B. Domestic Governing Law And Jurisdiction. This Agreement has been entered into and shall be governed by and construed under the laws of the State of California. CUSTOMERS DOMICILED IN THE UNITED STATES HEREBY IRREVOCABLY AND EXCLUSIVELY SUBMIT TO THE JURISDICTION OF THE COURTS OF THE STATE OF CALIFORNIA, SITTING IN SANTA CLARA COUNTY, IN ALL MATTERS ARISING UNDER, OR IN CONNECTION WITH, THIS AGREEMENT, AND ANY SUIT ARISING FROM THE SUBJECT MATTER OF THIS AGREEMENT, WHETHER BASED IN CONTRACT OR IN TORT, SHALL BE FILED THERE AND NOWHERE ELSE.
C. International Governing Law and Jurisdiction. Any dispute arising from the subject matter of this Agreement, or a breach thereof, between PDC and a Customer domiciled outside of the United States shall be resolved by binding arbitration under the International Dispute Resolution Procedures of the American Arbitration Association, before a single arbitrator, and the resulting award shall be enforceable in accordance with the New York Convention.
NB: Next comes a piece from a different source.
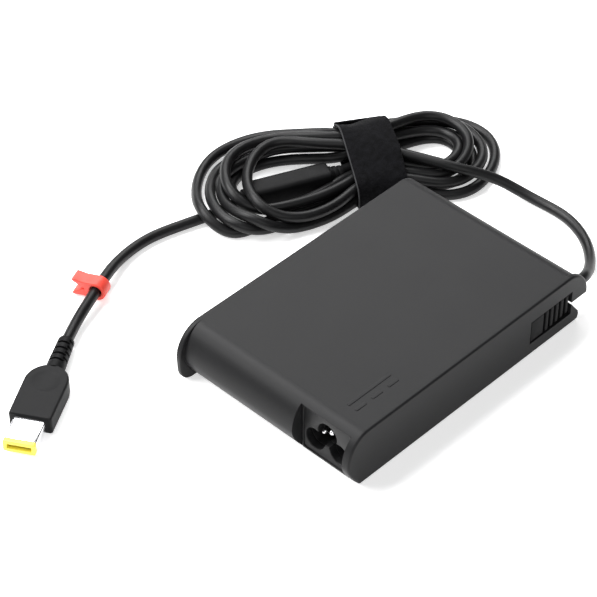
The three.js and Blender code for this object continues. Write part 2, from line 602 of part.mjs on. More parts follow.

D. Entire Agreement. This agreement contains the entire understanding of the parties and is intended as a final expression of their agreement and a complete statement of the terms and conditions thereof, and it shall not be modified except in writing signed by the parties hereto.
E. No Other Promises Or Representations. No promise, representation or statement which is not expressly contained in this Agreement, or expressly incorporated herein by this reference, shall be binding upon PDC, nor shall such promise, statement, or representation be the basis for any action at law or in equity.
F. Transaction Language. The parties hereto agree that this Agreement and all correspondence and all documentation respecting this Agreement be written in the English language. Les parties aux preséntes ont exigé que la présente entente, de même que toute la correspondance et la documentation relative à cette entente, soient rédigées en langue anglaise.